→ **Exercise goal**: Please quote exactly the lines below from the line containing "dent_depth = stem_r - notch_neck / 2;" to the line containing "obj.matrix_parent_inverse = Matrix.Identity(4)", both lines included, and nothing else.

→ **Data segment**:
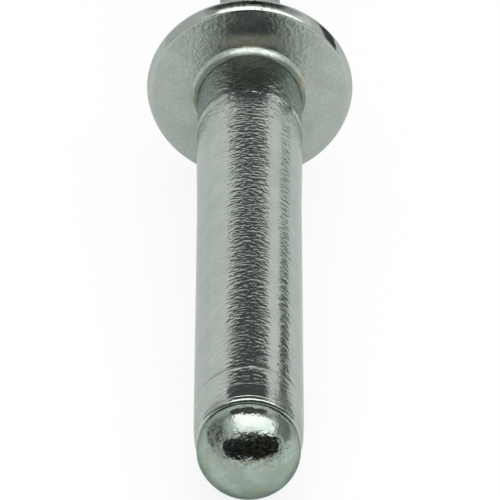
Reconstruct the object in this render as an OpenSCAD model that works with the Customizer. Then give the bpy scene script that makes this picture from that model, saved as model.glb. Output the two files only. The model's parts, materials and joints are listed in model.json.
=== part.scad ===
// Unset pop rivet with a domed flange, lying on its flange rim and the end of its sleeve.
// Both pieces are drawn upright, with the flange's flat underside at z = 0, the dome above it
// and the blind end below it, and are then laid down by one shared module.

/* [Sleeve] */
// Outer diameter of the sleeve
sleeve_d = 4.8; // [4:0.1:5.6]
// Length of the sleeve from the flange's underside to its end
sleeve_len = 27.9; // [22:0.1:34]
// Radius of the rounding round the sleeve's outer end
end_round = 0.3; // [0.15:0.05:0.45]
// Gain in radius of the slightly swollen root below the flange
root_swell = 0.06; // [0.02:0.01:0.1]
// Length of the swollen root
root_len = 5.5; // [2:0.5:8]
// Length over which the swollen root runs out into the sleeve
root_runout = 4.5; // [2:0.5:8]
// Radius of the concave flare between sleeve and flange
flare_round = 0.75; // [0.65:0.05:1]
// Height of the flare, which meets the underside in a crease
flare_h = 0.58; // [0.3:0.02:0.6]

/* [Flange] */
// Largest diameter of the flange
flange_d = 9.7; // [8.8:0.05:11]
// Height of the rim's widest ring above the underside
rim_h = 0.55; // [0.5:0.05:0.8]
// Height of the dome's top above the underside
dome_h = 1.5; // [1.4:0.05:2]
// Radius of the rounding between rim and dome
rim_round = 0.35; // [0.2:0.05:0.45]
// Radius of the rounding between rim and underside
under_round = 0.05; // [0.04:0.01:0.15]
// How much the rim draws in from its widest ring to the underside
rim_draft = 0.15; // [0.05:0.01:0.2]

/* [Mandrel] */
// Diameter of the stem
stem_d = 2.9; // [2.5:0.05:3.1]
// Length of the stem that stands out of the dome
stem_out = 27; // [24:0.5:32]
// Diameter of the ball-shaped head
head_d = 4.61; // [4.3:0.01:4.75]
// Radius of the rounding round the head's seat
head_round = 0.2; // [0.1:0.02:0.3]
// Radial step of the cone that joins the head to the stem
neck_step = 0.25; // [0.1:0.05:0.3]
// Length of the tail's taper
tail_len = 1.6; // [1:0.1:3]
// Diameter of the tail's blunt tip
tail_d = 1.2; // [0.8:0.1:1.8]

/* [Break notch] */
// Distance from the head's seat to the middle of the notch
notch_place = 1.8; // [1.5:0.1:4]
// Width across the flats that are left in the notch
notch_neck = 1.9; // [1.6:0.05:2.2]
// Number of dents coined round the stem
notch_sides = 4; // [3:1:6]

/* [Fits] */
// Radial clearance between stem and bore
bore_gap = 0.05; // [0.02:0.01:0.1]
// Clearance between the staked lip's crest and the bottom of the stem's groove
lip_gap = 0.01; // [0.005:0.005:0.02]
// Depth of the groove that the staked lip holds the stem by
lip_bite = 0.05; // [0.04:0.01:0.08]
// Width of the staked lip
lip_w = 0.6; // [0.55:0.05:0.8]
// Distance from the dome's top down to the lip's crest
lip_place = 0.35; // [0.3:0.05:0.45]

/* [Rest] */
// Turn about its own axis in which the rivet lies
lie_turn = 40; // [0:5:90]

/* [Hidden] */
$fn = 96;

sleeve_r = sleeve_d / 2;
root_r = sleeve_r + root_swell;
flange_r = flange_d / 2;
stem_r = stem_d / 2;
head_r = head_d / 2;
bore_r = stem_r + bore_gap;
groove_r = stem_r - lip_bite;
lip_r = groove_r + lip_gap;

// The dome's circle touches the rim's rounding from inside
rim_center_r = flange_r - rim_round;
dome_rise = dome_h - rim_h;
dome_r = (pow(rim_center_r, 2) + pow(dome_rise, 2) - pow(rim_round, 2)) / (2 * (dome_rise - rim_round));
dome_center_z = dome_h - dome_r;

// The lip staked into the bore's mouth in the dome
lip_crest_z = dome_h - lip_place;
lip_bottom = lip_crest_z - lip_w / 2;
lip_top = lip_crest_z + lip_w / 2;

// The head's seat lies on the sleeve's end face
seat_z = -sleeve_len;
head_z = seat_z - head_round;
tip_z = dome_h + stem_out;

// Angle and height at which rim and sleeve end both touch the floor
contact_run = rim_h + sleeve_len - end_round;
contact_drop = rim_center_r - (sleeve_r - end_round);
contact_reach = norm([contact_run, contact_drop]);
lie_tilt = atan2(contact_drop, contact_run) + asin((rim_round - end_round) / contact_reach);
lie_height = rim_center_r * cos(lie_tilt) + rim_round - rim_h * sin(lie_tilt);

// The lying rivet reaches from the head's nose to the lower edge of the tail's tip
nose_reach = -head_z * cos(lie_tilt) + head_r;
tip_reach = tip_z * cos(lie_tilt) + tail_d / 2 * sin(lie_tilt);

rivet_body_color = [0.70, 0.71, 0.69];
mandrel_color = [0.62, 0.63, 0.60];

// Lays an upright piece down along Y, blind end towards -Y, with the part's middle over the origin
module laid_down() {
    translate([0, (nose_reach - tip_reach) / 2, lie_height])
        rotate([lie_tilt - 90, 0, 0])
            rotate([0, 0, lie_turn])
                children();
}

// Half section of the flange, from the axis outwards
module flange_section() {
    under_r = flange_r - rim_draft;
    under_center = [under_r - under_round, under_round];
    rim_center = [rim_center_r, rim_h];
    lean = atan2(rim_center[0] - under_center[0], rim_center[1] - under_center[1])
        + asin((rim_round - under_round) / norm(rim_center - under_center));
    side = [cos(lean), -sin(lean)];
    dome_side = [rim_center[0], rim_h - dome_center_z] / (dome_r - rim_round);
    intersection() {
        translate([0, dome_center_z])
            circle(dome_r, $fn = 360);
        polygon([
            [0, 0],
            [under_center[0], 0],
            under_center,
            rim_center,
            rim_center + rim_round * dome_side,
            rim_center + 2 * rim_round * dome_side,
            [0, dome_h + rim_round]
        ]);
    }
    polygon([
        [0, under_round],
        under_center,
        under_center + under_round * side,
        rim_center + rim_round * side,
        rim_center,
        [0, rim_h]
    ]);
    translate(under_center)
        circle(under_round);
    translate(rim_center)
        circle(rim_round);
}

// Half section of the sleeve, from the axis outwards, its root reaching up into the flange
module sleeve_section() {
    root_top = rim_h / 2;
    flare_foot_r = root_r + flare_round - sqrt(pow(flare_round, 2) - pow(flare_h, 2));
    polygon([
        [0, root_top],
        [root_r, root_top],
        [root_r, -root_len],
        [sleeve_r, -root_len - root_runout],
        [sleeve_r, seat_z + end_round],
        [sleeve_r - end_round, seat_z + end_round],
        [sleeve_r - end_round, seat_z],
        [0, seat_z]
    ]);
    translate([sleeve_r - end_round, seat_z + end_round])
        circle(end_round);
    difference() {
        translate([0, -flare_h])
            square([flare_foot_r, flare_h + root_top]);
        translate([root_r + flare_round, -flare_h])
            circle(flare_round);
    }
}

// Half section of what the bore takes out: chamfered at the blind end, with the lip left in, whose
// upper flank runs on as the mouth in the dome
module bore_section() {
    spare = 1;
    mouth_r = lip_r + 2 * (bore_r - lip_r);
    mouth_z = lip_crest_z + lip_w;
    polygon([
        [0, seat_z - spare],
        [bore_r + neck_step + spare, seat_z - spare],
        [bore_r + neck_step, seat_z],
        [bore_r, seat_z + neck_step],
        [bore_r, lip_bottom],
        [lip_r, lip_crest_z],
        [mouth_r, mouth_z],
        [0, mouth_z]
    ]);
}

module rivet_body() {
    color(rivet_body_color)
        laid_down()
            difference() {
                union() {
                    rotate_extrude()
                        flange_section();
                    rotate_extrude()
                        sleeve_section();
                }
                rotate_extrude()
                    bore_section();
            }
}

// Half section of the mandrel: ball head on its seat, neck cone, grooved stem and tapered tail
module mandrel_section() {
    intersection() {
        translate([0, head_z])
            circle(head_r, $fn = 180);
        translate([0, head_z - head_d])
            square([head_d, head_d]);
    }
    translate([head_r - head_round, head_z])
        circle(head_round);
    polygon([
        [0, head_z],
        [head_r - head_round, head_z],
        [head_r - head_round, seat_z],
        [stem_r + neck_step, seat_z],
        [stem_r, seat_z + neck_step],
        [stem_r, lip_bottom],
        [groove_r, lip_crest_z],
        [stem_r, lip_top],
        [stem_r, tip_z - tail_len],
        [tail_d / 2, tip_z],
        [0, tip_z]
    ]);
}

// Wedges that coin the break notch into the stem, one from each side
module notch_dents() {
    dent_depth = stem_r - notch_neck / 2;
    for (side = [0:notch_sides - 1])
        rotate([0, 0, side * 360 / notch_sides])
            translate([notch_neck / 2, stem_r, seat_z + notch_place])
                rotate([90, 0, 0])
                    linear_extrude(stem_d)
                        polygon([
                            [0, 0],
                            [2 * dent_depth, 2 * dent_depth],
                            [2 * dent_depth, -2 * dent_depth]
                        ]);
}

module mandrel() {
    color(mandrel_color)
        laid_down()
            difference() {
                rotate_extrude()
                    mandrel_section();
                notch_dents();
            }
}

rivet_body();
mandrel();
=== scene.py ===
import json
import math
import bpy
from mathutils import Matrix, Vector, noise


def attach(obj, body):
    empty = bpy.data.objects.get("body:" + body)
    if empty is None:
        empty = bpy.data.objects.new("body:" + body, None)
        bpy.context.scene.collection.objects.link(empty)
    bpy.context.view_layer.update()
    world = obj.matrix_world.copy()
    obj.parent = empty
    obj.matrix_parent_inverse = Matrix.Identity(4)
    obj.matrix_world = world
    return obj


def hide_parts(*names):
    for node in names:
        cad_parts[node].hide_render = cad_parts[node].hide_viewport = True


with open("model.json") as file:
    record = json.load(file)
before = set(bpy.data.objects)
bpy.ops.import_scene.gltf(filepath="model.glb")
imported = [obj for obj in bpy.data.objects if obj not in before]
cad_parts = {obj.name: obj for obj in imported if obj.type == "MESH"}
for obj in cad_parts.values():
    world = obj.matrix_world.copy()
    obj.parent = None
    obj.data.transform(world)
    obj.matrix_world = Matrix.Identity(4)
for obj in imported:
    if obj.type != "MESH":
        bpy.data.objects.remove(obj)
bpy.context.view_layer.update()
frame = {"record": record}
print("Frame loaded")

scene = bpy.context.scene
scene.view_settings.view_transform = "Standard"
mm = 0.001


# Nodes are added through one helper: settings are the node's own options, inputs are numbers or other nodes' outputs

def addNode(tree, kind, inputs=None, **settings):
    node = tree.nodes.new(kind)
    for option, value in settings.items():
        setattr(node, option, value)
    for place, value in (inputs or {}).items():
        if isinstance(value, bpy.types.NodeSocket):
            tree.links.new(value, node.inputs[place])
        else:
            node.inputs[place].default_value = value
    return node


def mathNode(tree, operation, *values):
    return addNode(tree, "ShaderNodeMath", dict(enumerate(values)), operation=operation).outputs[0]


def times(tree, product, *values):
    for value in values:
        product = mathNode(tree, "MULTIPLY", product, value)
    return product


def vectorNode(tree, operation, first, second):
    return addNode(tree, "ShaderNodeVectorMath", {0: first, 1: second}, operation=operation).outputs[0]


def ramp(tree, value, low, high, toLow=0.0, toHigh=1.0, smooth=True):
    inputs = {"Value": value, "From Min": low, "From Max": high, "To Min": toLow, "To Max": toHigh}
    return addNode(tree, "ShaderNodeMapRange", inputs,
                   interpolation_type="SMOOTHSTEP" if smooth else "LINEAR").outputs["Result"]


def newMaterial(name):
    material = bpy.data.materials.new(name)
    material.use_nodes = True
    material.node_tree.nodes.clear()
    return material, material.node_tree


def addObject(name, data):
    thing = bpy.data.objects.new(name, data)
    scene.collection.objects.link(thing)
    return thing


# Camera

cameraSettings = {
    "place": (0.000416, -0.250200, 0.137347),
    "lookDown": 29.308,  # degrees below level
    "turn": 0.092,  # degrees to the left
    "lens": 433.7,
    "sensor": 36,
}


def addCamera(s):
    data = bpy.data.cameras.new("camera")
    data.lens = s["lens"]
    data.sensor_width = s["sensor"]
    scene.camera = addObject("camera", data)
    scene.camera.location = s["place"]
    scene.camera.rotation_euler = (math.radians(90 - s["lookDown"]), 0, math.radians(s["turn"]))


# Studio: a white room with a pale floor, a softbox overhead, and dimmer cards that only the metal mirrors

roomSettings = {
    "floorSize": 3.0,
    "floorColor": (0.88, 0.88, 0.88, 1),
    "floorGlow": 0.85,  # how far the floor shows plain white; the rest takes the object's shadow
    "mirroredGlow": 0.4,  # the same for the floor that the metal mirrors
    "skyLevel": 0.8,
}

middleSpot, ballSpot = -0.014, -0.029  # along Y: halfway down the sleeve, and the ball's nose
spotHeight = 0.005
ballReach = 0.018  # so close to the ball that nothing else mirrors the card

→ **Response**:
    dent_depth = stem_r - notch_neck / 2;
    for (side = [0:notch_sides - 1])
        rotate([0, 0, side * 360 / notch_sides])
            translate([notch_neck / 2, stem_r, seat_z + notch_place])
                rotate([90, 0, 0])
                    linear_extrude(stem_d)
                        polygon([
                            [0, 0],
                            [2 * dent_depth, 2 * dent_depth],
                            [2 * dent_depth, -2 * dent_depth]
                        ]);
}

module mandrel() {
    color(mandrel_color)
        laid_down()
            difference() {
                rotate_extrude()
                    mandrel_section();
                notch_dents();
            }
}

rivet_body();
mandrel();
=== scene.py ===
import json
import math
import bpy
from mathutils import Matrix, Vector, noise


def attach(obj, body):
    empty = bpy.data.objects.get("body:" + body)
    if empty is None:
        empty = bpy.data.objects.new("body:" + body, None)
        bpy.context.scene.collection.objects.link(empty)
    bpy.context.view_layer.update()
    world = obj.matrix_world.copy()
    obj.parent = empty
    obj.matrix_parent_inverse = Matrix.Identity(4)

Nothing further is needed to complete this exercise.